Integrated freight car routing and train scheduling

Abstract

Rail freight transportation is involved with highly complex logistical processes and requires a lot of resources such as locomotives or wagons. Thus, cost-efficient strategies for routing freight cars in a cargo network are of great interest for railway companies. When it comes to single wagon load traffic, trains are usually formed by collecting individual freight cars into batches at shunting yards, in order to transport them jointly to their destinations.

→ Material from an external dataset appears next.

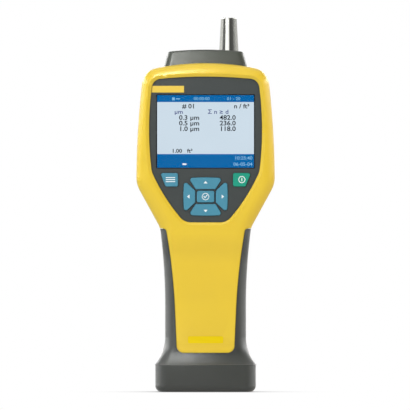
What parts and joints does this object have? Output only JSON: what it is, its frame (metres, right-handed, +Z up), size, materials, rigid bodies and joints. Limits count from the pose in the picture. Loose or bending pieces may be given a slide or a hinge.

The problem of finding optimal routes and schedules for single freight cars is typically solved in two steps: (i) determining routes for the freight cars in the railway network by solving the Single-freight car routing problem (SCRP), and (ii) deciding on time schedules for trains by solving the freight train scheduling problem (FTSP). Since train departure and arrival times, as well as freight car routes are highly interdependent, one aims to solve the SCRP and the FTSP simultaneously. For smooth and convenient operational processes many railway companies apply the concept of a routing matrix. This matrix defines unique routes between all shunting yards that are used for all shipments. In this work, we present an integrated mathematical model based on time discretization, that jointly solves the SCRP and FTSP and enforces the routing matrix concept. To the best of our knowledge, this is the first work that combines all three aspects. The approach is tailored for Rail Cargo Austria’s (RCA) needs, incorporating train capacities, yard capacities, and restrictions regarding travel times. We perform an extensive computational study based on real-world data provided by RCA. Besides the performance we analyze the utilization of trains, waiting times of freight cars, and the number of shunting processes.